Copy out each line in the material below that has the word "from".
★ ★ ★ ★ ★
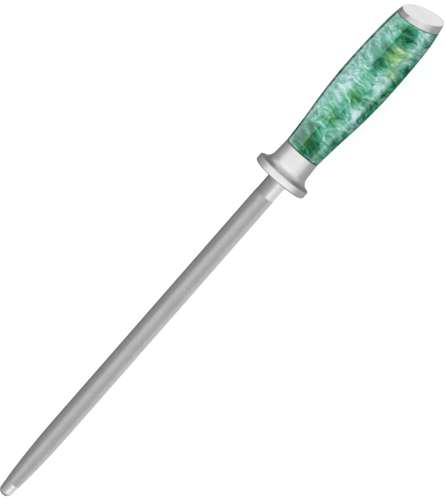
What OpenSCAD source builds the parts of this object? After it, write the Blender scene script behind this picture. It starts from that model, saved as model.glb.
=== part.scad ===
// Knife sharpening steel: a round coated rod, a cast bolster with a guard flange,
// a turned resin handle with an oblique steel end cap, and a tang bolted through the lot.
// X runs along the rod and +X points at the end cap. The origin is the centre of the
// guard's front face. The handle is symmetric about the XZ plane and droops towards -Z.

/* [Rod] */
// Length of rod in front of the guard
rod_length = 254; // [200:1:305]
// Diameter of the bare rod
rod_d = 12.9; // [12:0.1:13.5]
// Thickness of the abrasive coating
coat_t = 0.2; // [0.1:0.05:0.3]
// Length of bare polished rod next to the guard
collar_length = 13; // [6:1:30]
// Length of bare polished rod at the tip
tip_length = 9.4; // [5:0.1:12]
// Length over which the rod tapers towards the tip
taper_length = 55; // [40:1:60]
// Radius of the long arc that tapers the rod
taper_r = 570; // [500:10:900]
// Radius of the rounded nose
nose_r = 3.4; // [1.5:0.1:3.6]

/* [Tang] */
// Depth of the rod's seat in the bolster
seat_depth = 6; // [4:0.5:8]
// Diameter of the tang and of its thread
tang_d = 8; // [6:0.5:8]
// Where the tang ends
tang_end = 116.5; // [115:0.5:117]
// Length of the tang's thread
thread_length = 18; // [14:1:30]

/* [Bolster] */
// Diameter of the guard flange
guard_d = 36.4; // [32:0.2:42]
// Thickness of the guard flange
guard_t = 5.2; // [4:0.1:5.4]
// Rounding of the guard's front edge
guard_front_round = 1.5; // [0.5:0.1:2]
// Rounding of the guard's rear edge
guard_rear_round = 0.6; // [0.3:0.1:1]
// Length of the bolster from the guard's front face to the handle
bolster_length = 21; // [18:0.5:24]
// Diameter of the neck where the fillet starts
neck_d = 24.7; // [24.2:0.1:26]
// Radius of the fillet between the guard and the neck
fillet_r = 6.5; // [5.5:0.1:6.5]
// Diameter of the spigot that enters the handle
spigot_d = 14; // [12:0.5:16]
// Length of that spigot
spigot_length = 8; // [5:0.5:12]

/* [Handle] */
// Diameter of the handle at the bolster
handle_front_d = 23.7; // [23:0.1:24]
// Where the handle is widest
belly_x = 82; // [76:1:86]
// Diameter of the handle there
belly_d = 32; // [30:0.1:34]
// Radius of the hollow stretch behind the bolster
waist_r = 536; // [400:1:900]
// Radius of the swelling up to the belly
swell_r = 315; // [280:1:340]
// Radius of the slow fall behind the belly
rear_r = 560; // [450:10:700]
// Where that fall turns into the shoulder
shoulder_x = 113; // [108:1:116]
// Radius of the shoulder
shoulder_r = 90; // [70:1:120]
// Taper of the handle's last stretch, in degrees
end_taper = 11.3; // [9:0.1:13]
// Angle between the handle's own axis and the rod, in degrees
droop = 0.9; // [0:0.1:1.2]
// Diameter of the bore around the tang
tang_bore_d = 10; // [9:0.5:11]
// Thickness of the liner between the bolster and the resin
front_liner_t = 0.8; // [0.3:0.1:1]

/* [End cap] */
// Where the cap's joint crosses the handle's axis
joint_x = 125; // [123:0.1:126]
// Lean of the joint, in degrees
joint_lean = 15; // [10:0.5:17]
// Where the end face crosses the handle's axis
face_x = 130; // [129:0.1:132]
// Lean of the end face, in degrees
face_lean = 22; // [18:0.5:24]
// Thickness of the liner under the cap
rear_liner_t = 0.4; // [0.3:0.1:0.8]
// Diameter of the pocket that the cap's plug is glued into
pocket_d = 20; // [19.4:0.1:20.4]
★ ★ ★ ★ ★
#### [Problem solution]
What OpenSCAD source builds the parts of this object? After it, write the Blender scene script behind this picture. It starts from that model, saved as model.glb.
// Length of the bolster from the guard's front face to the handle